Texts like this one highlight specific everyday practices of teacher and student behaviour as national security matters to be met with heightened surveillance: “All teachers, students, and staff must maintain a high level of vigilance” and “protecting the unity of the nation is a political demand and historical mission of every student” (p.102 & 107). The purpose of ethnic unity education was explained as disseminating the “truth” about “7-5” such that everyone must participate in ethnicised surveillance: “clearly distinguish enemy from self” (renqing diwo 认清敌我)’ (p.104 & 106).

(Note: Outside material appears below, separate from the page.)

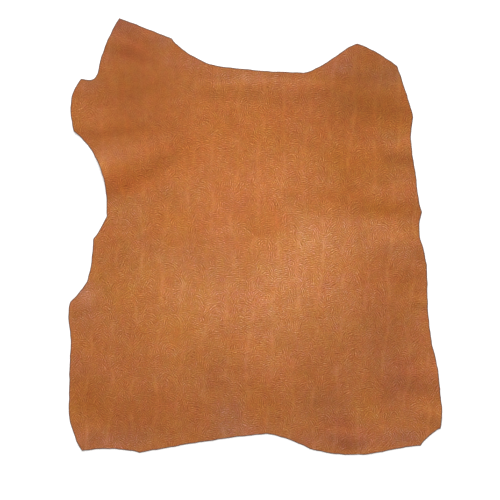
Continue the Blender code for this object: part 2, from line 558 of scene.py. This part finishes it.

Universities rounded up Uyghur students involved in the protests prior to the July 5th violence, who reported to party representatives before being confined and monitored in dormitories and sent to additional ethnic unity education classes, using the 50 Whys as a core text—indeed, this textbook was published quickly, by August, barely two months after the protests. The 50 Whys explains that these students’ “thought had problems” and they “had to learn a lesson” to “establish the correct national outlook (guojia guan 国家观), minzu outlook, religious outlook, historical outlook, and cultural outlook’ (p.105–107). The text and this summary are published here to aid scholars, media, and policymakers place current practices of mass internment in historical context and trace connections between genocide and long-term dehumanisation of Turkic-speaking Muslims. This text provides a valuable record in the words of the Chinese authorities the reflect the underlying ideas and assumptions that have come to justify what many around the world see as genocidal processes.
Annotation prepared by Dr. David Tobin
Lecturer in East Asian Studies at the University of Sheffield
Footnotes
[1] Xinjiang Uyghur Autonomous Region (XUAR) Party Commission Information Department (eds) (2009) Jiaqiang Minzu Tuanjie, Weihu Xinjiang Wending: Xuanchuan Jiaoyu Cailiao Yi (‘Strengthening Ethnic Unity, Protecting Xinjiang Stability: Information Education Materials No. 1’). Wulumuqi: Xinjiang Renmin Chubanshe (‘Xinjiang People’s Publishing Press’).
[2] There was considerable online official promotion of this text at the time, particularly by the Ministry of Information.
[3] State Council (2009) Zhongguo de Minzu Zhengce yu ge Minzu Gongtong Fanrong Fazhan (China’s Ethnic Minority Policy and the Common Prosperity of all Ethnic Groups). Beijing: Renmin Chubanshe (‘People’s Publishing Press’), p.4.